Exercise
Print the full listing exactly.
-- start Data section --
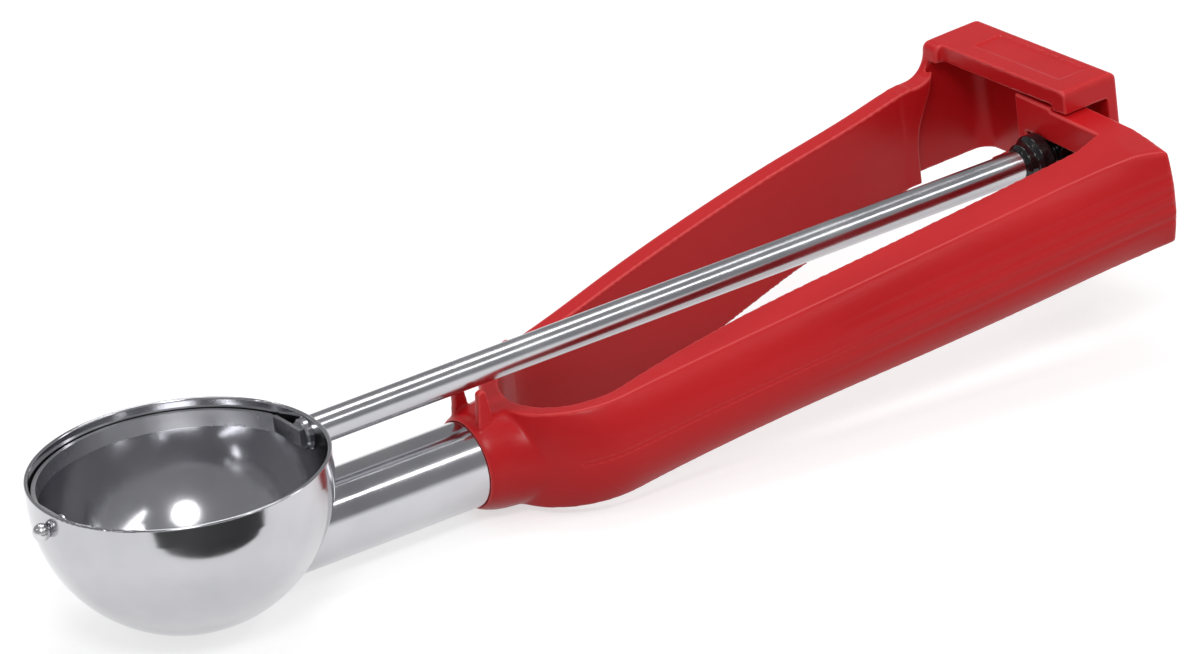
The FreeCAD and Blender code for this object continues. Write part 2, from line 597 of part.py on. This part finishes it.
if __name__ == "__main__":
    os.makedirs("parts", exist_ok=True)
    pieces = {
        "bowl": make_bowl(),
        "shank_tube": make_shank_tube(),
        "drive_rod": make_drive_rod(),
        "scraper_blade": make_scraper_blade(),
        "pivot_pin": make_pivot_pin(),
        "pinion": make_pinion(),
        "handle": make_handle(),
        "squeeze_arm": make_squeeze_arm(),
    }
    span = Part.Compound(list(pieces.values())).optimalBoundingBox(False)
    to_base = V(-span.Center.x, -span.Center.y, -span.ZMin)
    print("shift to the base frame", [round(c, 4) for c in to_base], "overall",
          [round(c, 2) for c in (span.XLength, span.YLength, span.ZLength)])
    for name, shape in pieces.items():
        shape.translate(to_base)
        print(name, shape.isValid(), len(shape.Solids), round(shape.Volume, 1))
        shape.exportStep("parts/" + name + ".step")
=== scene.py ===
import bpy
import json
import math
import numpy as np
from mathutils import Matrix, Quaternion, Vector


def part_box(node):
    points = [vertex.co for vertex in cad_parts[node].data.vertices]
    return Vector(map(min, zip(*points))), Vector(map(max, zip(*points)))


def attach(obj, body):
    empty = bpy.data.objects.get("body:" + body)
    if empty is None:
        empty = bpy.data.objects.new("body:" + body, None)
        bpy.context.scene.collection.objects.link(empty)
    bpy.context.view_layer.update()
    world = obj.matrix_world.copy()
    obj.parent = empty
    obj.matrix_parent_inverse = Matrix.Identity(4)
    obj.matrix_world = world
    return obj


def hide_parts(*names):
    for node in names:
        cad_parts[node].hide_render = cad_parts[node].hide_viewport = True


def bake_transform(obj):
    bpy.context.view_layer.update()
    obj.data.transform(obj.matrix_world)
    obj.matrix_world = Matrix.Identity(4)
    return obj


# Lever ice cream scoop: steel bowl and rod, red spring handle moulded in one piece. Lengths are in metres.

MM = 0.001

# The photograph's camera
AZIMUTH_DEG = -30.83
ELEVATION_DEG = 24.18
ROLL_DEG = -6.84
DISTANCE = 1.901
AIM = Vector((0.00426, 0.00119, 0.02714))
LENS = 309.8
SENSOR = 36.0
SHIFT = (-0.0027, 0.0006)

# Moulding: the plastic's edges come out softly rounded
WELD = 0.001 * MM
VOXEL = 0.28 * MM
FINE_VOXEL = 0.12 * MM
SMOOTH_FACTOR = 0.5
SOFTENING = 5
WEIGHT_STEPS = 10

# The grip is worn rounder than the rest, most of all at its end's outer corner
GRIP_SOFTENING = 14
PRONGS_END = -0.021
BRIDGE_START = 0.094
GRIP_OUTSIDE = -0.022
CORNER_SOFTENING = 70
CORNER_REACH = 6.0 * MM
CORNER_EDGE = 2 * MM
CORNER_PEAK = 1.4      # weight at the corner itself; above 1 it stays full for a while

# The cap's shoulder, and the rack's last tooth, which never meets the pinion
SHOULDER = (0.1017, 0.0315, 0.0410)
SHOULDER_SOFTENING = 24
SHOULDER_PEAK = 1.2
LAST_TOOTH = ((0.1055, 0.0192), (0.1105, 0.0224))
RACK_ROOT = 0.02135
RACK_TOP = 0.0245
TOOTH_SINK = 0.1 * MM

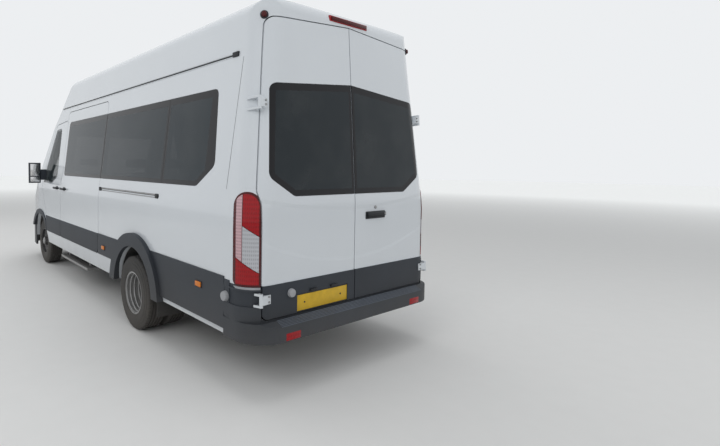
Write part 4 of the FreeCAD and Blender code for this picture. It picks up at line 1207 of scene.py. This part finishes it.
-- end Data section --
Correct result
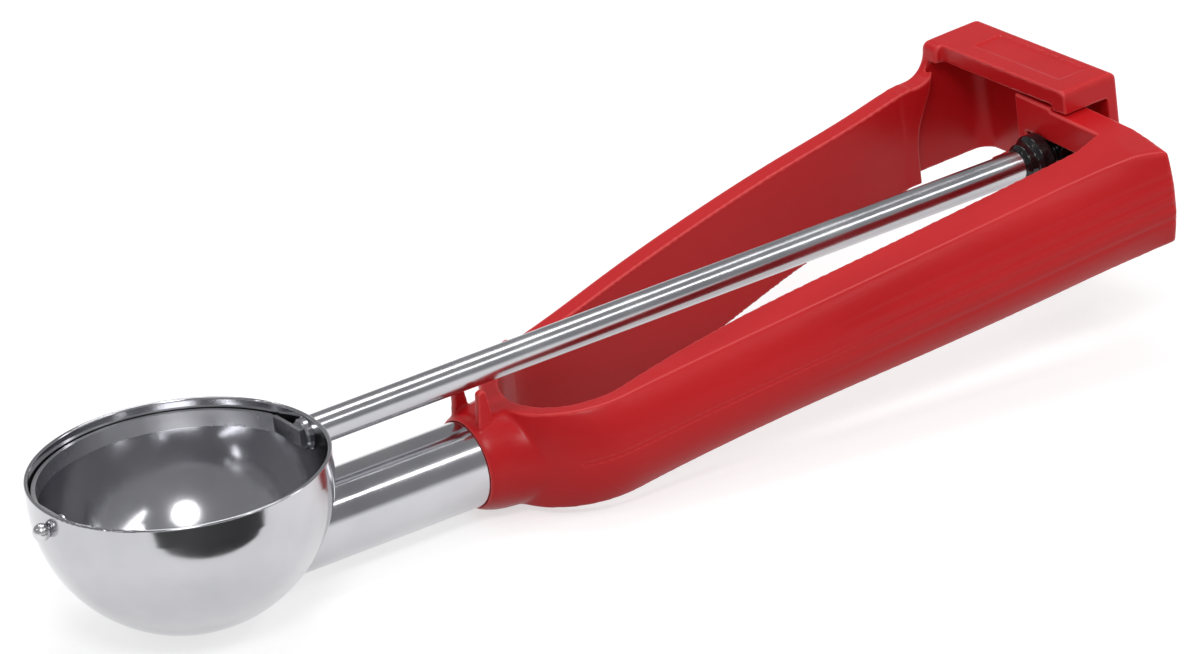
The FreeCAD and Blender code for this object continues. Write part 2, from line 597 of part.py on. This part finishes it.
if __name__ == "__main__":
    os.makedirs("parts", exist_ok=True)
    pieces = {
        "bowl": make_bowl(),
        "shank_tube": make_shank_tube(),
        "drive_rod": make_drive_rod(),
        "scraper_blade": make_scraper_blade(),
        "pivot_pin": make_pivot_pin(),
        "pinion": make_pinion(),
        "handle": make_handle(),
        "squeeze_arm": make_squeeze_arm(),
    }
    span = Part.Compound(list(pieces.values())).optimalBoundingBox(False)
    to_base = V(-span.Center.x, -span.Center.y, -span.ZMin)
    print("shift to the base frame", [round(c, 4) for c in to_base], "overall",
          [round(c, 2) for c in (span.XLength, span.YLength, span.ZLength)])
    for name, shape in pieces.items():
        shape.translate(to_base)
        print(name, shape.isValid(), len(shape.Solids), round(shape.Volume, 1))
        shape.exportStep("parts/" + name + ".step")
=== scene.py ===
import bpy
import json
import math
import numpy as np
from mathutils import Matrix, Quaternion, Vector


def part_box(node):
    points = [vertex.co for vertex in cad_parts[node].data.vertices]
    return Vector(map(min, zip(*points))), Vector(map(max, zip(*points)))


def attach(obj, body):
    empty = bpy.data.objects.get("body:" + body)
    if empty is None:
        empty = bpy.data.objects.new("body:" + body, None)
        bpy.context.scene.collection.objects.link(empty)
    bpy.context.view_layer.update()
    world = obj.matrix_world.copy()
    obj.parent = empty
    obj.matrix_parent_inverse = Matrix.Identity(4)
    obj.matrix_world = world
    return obj


def hide_parts(*names):
    for node in names:
        cad_parts[node].hide_render = cad_parts[node].hide_viewport = True


def bake_transform(obj):
    bpy.context.view_layer.update()
    obj.data.transform(obj.matrix_world)
    obj.matrix_world = Matrix.Identity(4)
    return obj


# Lever ice cream scoop: steel bowl and rod, red spring handle moulded in one piece. Lengths are in metres.

MM = 0.001

# The photograph's camera
AZIMUTH_DEG = -30.83
ELEVATION_DEG = 24.18
ROLL_DEG = -6.84
DISTANCE = 1.901
AIM = Vector((0.00426, 0.00119, 0.02714))
LENS = 309.8
SENSOR = 36.0
SHIFT = (-0.0027, 0.0006)

# Moulding: the plastic's edges come out softly rounded
WELD = 0.001 * MM
VOXEL = 0.28 * MM
FINE_VOXEL = 0.12 * MM
SMOOTH_FACTOR = 0.5
SOFTENING = 5
WEIGHT_STEPS = 10

# The grip is worn rounder than the rest, most of all at its end's outer corner
GRIP_SOFTENING = 14
PRONGS_END = -0.021
BRIDGE_START = 0.094
GRIP_OUTSIDE = -0.022
CORNER_SOFTENING = 70
CORNER_REACH = 6.0 * MM
CORNER_EDGE = 2 * MM
CORNER_PEAK = 1.4      # weight at the corner itself; above 1 it stays full for a while

# The cap's shoulder, and the rack's last tooth, which never meets the pinion
SHOULDER = (0.1017, 0.0315, 0.0410)
SHOULDER_SOFTENING = 24
SHOULDER_PEAK = 1.2
LAST_TOOTH = ((0.1055, 0.0192), (0.1105, 0.0224))
RACK_ROOT = 0.02135
RACK_TOP = 0.0245
TOOTH_SINK = 0.1 * MM

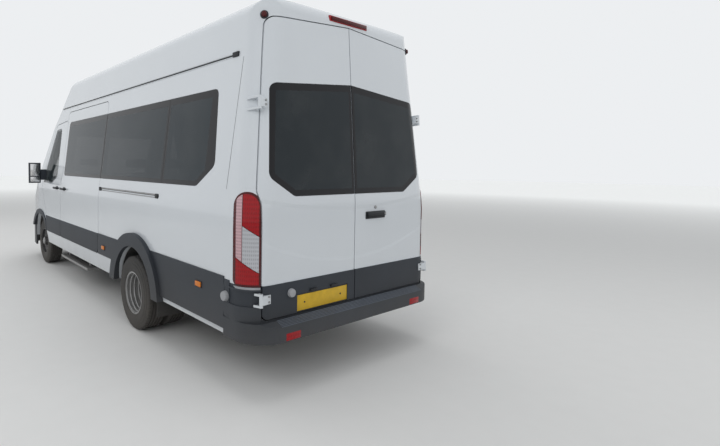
Write part 4 of the FreeCAD and Blender code for this picture. It picks up at line 1207 of scene.py. This part finishes it.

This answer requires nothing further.